There were 434 homicides in Ciudad Juárez in 2014, with 340 reported as drug-related, according to the U.S. Overseas Security Advisory Council.

Ciudad Juárez sits on the Texas-Mexico border, south of El Paso, Texas. Due to this, it is a prime spot for the country’s many drug cartels to move their product into the U.S. Competition between the cartels leads to violence and crime.

The pope made his visit last Wednesday after a tour of Mexico that started Feb. 12. The trip ended with Pope Francis visiting a prison in Juárez and celebrating mass with the attendance of thousands.

The pope’s homily reflected the humanitarian difficulties resulting from the drug wars between Mexico’s many cartels.

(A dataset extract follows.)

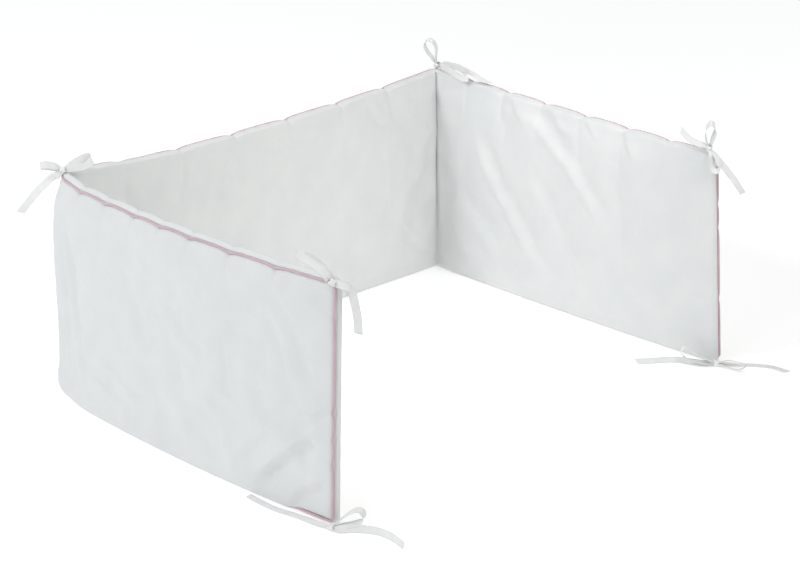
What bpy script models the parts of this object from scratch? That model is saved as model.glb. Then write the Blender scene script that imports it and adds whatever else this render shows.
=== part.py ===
"""Crib bumper: three padded cotton panels in one cover, with piping and six tied ribbons.

The bumper stands in a U on its long edge. Metres, +Z up. The middle panel runs along X,
the U opens towards -Y, and the origin is the centre of the bounding box on the floor.
"""
import math

import bmesh
import bpy
from mathutils import Vector

COLLECTION_NAME = "crib_bumper"

# Cover and pads
HEIGHT = 0.300
SIDE_LENGTH = 0.550
MIDDLE_LENGTH = 0.700
CROWN_OUTER = 0.0050
CROWN_INNER = 0.0045
FOLD_OUTER_LEFT = 0.0034
FOLD_OUTER_RIGHT = -0.0035
FOLD_INNER_SHARE = 0.80
FOLD_LINE_INNER = -0.0016
FOLD_HALF_WIDTH = 0.020
PINCH_DIP = 0.0024
PINCH_HALF_WIDTH = 0.011

# Piping
PIPING_RADIUS = 0.0016
PIPING_SIDES = 6
PIPING_FROM_TOP_LEFT = 0.0057
PIPING_FROM_TOP_INSIDE = 0.0030
PIPING_RISE_AT_CORNERS = 0.0006
PIPING_RISE_REACH = 0.050
PIPING_FROM_END = 0.0033
PIPING_FROM_FLOOR = 0.0031
PIPING_OUT = 0.0058
PIPING_TUCKED_OUT = 0.0020
PIPING_TUCKED_UP = 0.0027

# Ribbons
RIBBON_WIDTH = 0.010
RIBBON_THICKNESS = 0.0010
KNOT_SIZE = (0.0100, 0.0085, 0.0085)
KNOT_BEVEL = 0.0022
RIBBON_GATHERED = 0.006
RIBBON_GATHER_LENGTH = 0.012
LOOP_OVER_TAIL = 0.0004
LOOP_STEPS = 20
TAIL_STEPS = 12

# The plan's centre line at the floor and at the top edge is laid out from the middle
# panel's line. This moves it so that the origin is the centre of the bounding box.
PLAN_SHIFT_X = 0.0212342
PLAN_SHIFT_Y = 0.3046585

CORNER_COLUMNS = ("name", "floor_x", "floor_y", "top_x", "top_y", "floor_round", "top_round")
CORNERS = (
    ("left_end", -0.3878, -0.5534, -0.3673, -0.5406, 0.000, 0.000),
    ("left_fold", -0.3551, 0.0000, -0.3480, -0.0054, 0.012, 0.013),
    ("right_fold", 0.3551, 0.0000, 0.3576, 0.0050, 0.015, 0.013),
    ("right_end", 0.3371, -0.5492, 0.3201, -0.5443, 0.000, 0.000),
)

PANEL_COLUMNS = ("name", "length", "floor_bow", "top_bow", "top_sag")
PANELS = (
    ("left", SIDE_LENGTH, 0.0127, 0.0175, 0.0000),
    ("middle", MIDDLE_LENGTH, -0.0010, -0.0190, 0.0015),
    ("right", SIDE_LENGTH, -0.0058, -0.0040, 0.0003),
)

# Distances along the cover from the left end at which the seam stitches pull in.
PINCHES = (
    0.085, 0.155, 0.228, 0.305, 0.380, 0.455,
    0.640, 0.735, 0.830, 0.930, 1.030, 1.130,
    1.330, 1.405, 1.480, 1.560, 1.640, 1.715,
)

# Distance in from the panel's edge, and how far each face then lies from the centre line.
# The seam with the piping is the step on the outer face. The filling rolls over behind it.
# The top rim is given for the seam of the left panel and drawn up where the seam is higher.
RIM_COLUMNS = ("depth", "outer", "inner")
TOP_RIM = (
    (0.0000, -0.0006, -0.0044),
    (0.0018, 0.0016, -0.0074),
    (0.0045, 0.0031, -0.0094),
    (0.0070, 0.0040, -0.0104),
    (0.0098, 0.0062, -0.0110),
    (0.0170, 0.0080, -0.0116),
)
END_RIM = (
    (0.0000, 0.0004, -0.0030),
    (0.0012, 0.0016, -0.0052),
    (0.0028, 0.0026, -0.0066),
    (0.0045, 0.0034, -0.0076),
    (0.0072, 0.0058, -0.0088),
    (0.0150, 0.0080, -0.0112),
    (0.0240, 0.0082, -0.0118),
)

# Underside from the inner face to the outer one. Near the ends the piping lies in the open
# at the outer edge. Elsewhere it is tucked under, in a groove between two resting strips.
UNDERSIDE_COLUMNS = ("open_out", "open_up", "tucked_out", "tucked_up")
UNDERSIDE = (
    (-0.0112, 0.0110, -0.0112, 0.0110),
    (-0.0098, 0.0036, -0.0098, 0.0036),
    (-0.0076, 0.0000, -0.0076, 0.0000),
    (0.0012, 0.0000, -0.0016, 0.0000),
    (0.0025, 0.0008, -0.0011, 0.0012),
    (0.0030, 0.0032, -0.0007, 0.0044),
    (0.0034, 0.0056, 0.0016, 0.0060),
    (0.0045, 0.0076, 0.0048, 0.0050),
    (0.0054, 0.0095, 0.0055, 0.0012),
    (0.0060, 0.0112, 0.0060, 0.0000),
    (0.0066, 0.0130, 0.0082, 0.0000),
    (0.0073, 0.0152, 0.0096, 0.0030),
    (0.0080, 0.0190, 0.0100, 0.0100),
)

# Each knot's place: distance along the cover, offset to the outside and height.
KNOT_COLUMNS = ("name", "distance", "out", "up")
KNOTS = (
    ("tie_left_end_top", 0.0030, 0.0126, 0.2955),
    ("tie_left_fold_top", 0.5500, 0.0064, 0.3027),
    ("tie_right_fold_top", 1.2500, 0.0064, 0.3040),
    ("tie_right_end_top", 1.7915, -0.0085, 0.3035),
    ("tie_left_end_floor", -0.0031, 0.0100, 0.00425),
    ("tie_right_end_floor", 1.8043, -0.0100, 0.00425),
)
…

“Here in Ciudad Juárez, as in other border areas, there are thousands of immigrants from Central America and other countries, not forgetting the many Mexicans who also seek to pass over ‘to the other side.’ Each step, a journey laden with grave injustices: the enslaved, the imprisoned and extorted; so many of these brothers and sisters of ours are the consequence of a trade in human beings,” Francis said.

“Injustice is radicalized in the young; they are ‘cannon fodder,’ persecuted and threatened when they try to flee the spiral of violence and the hell of drugs,” Francis said.

Mexico native Padre Salvador Márquez-Muñoz, priest of the Catholic Church in Siloam  Springs, said the pope’s visit was meant to bring an encounter of Christ’s love to the city of Ciudad Juárez.

“Christ is among the hundreds of immigrants who cross over, hundreds more who are deported and the hundreds of people who have been victims of organized crime. Christ is in the pain and suffering of hundreds of people one may encounter day after day in Ciudad Juárez and El Paso, and that is precisely what Pope Francis is doing. He is encountering Christ in the hearts and lives of those many people,” Márquez said.

Márquez also felt that the pope’s media attention was entirely warranted.

“One the many reasons the pope has received so much attention by the media is because he is a person whose transparency brings hope and love to the many people who are facing  challenging times. His message is a message of God’s love and mercy,” Márquez said.

Others were less optimistic about the pope’s time in Mexico. The pope also visited Israel Hernandez’s hometown, Morelia, Michoacán.

“I’ve talked to some of my friends and family and most of them did not have a good experience from his visit,” Hernandez said, “It was really expensive to have him visit a city that is not of the size of Mexico City and all of the expenses were paid by the government, which is supposed to be secular.”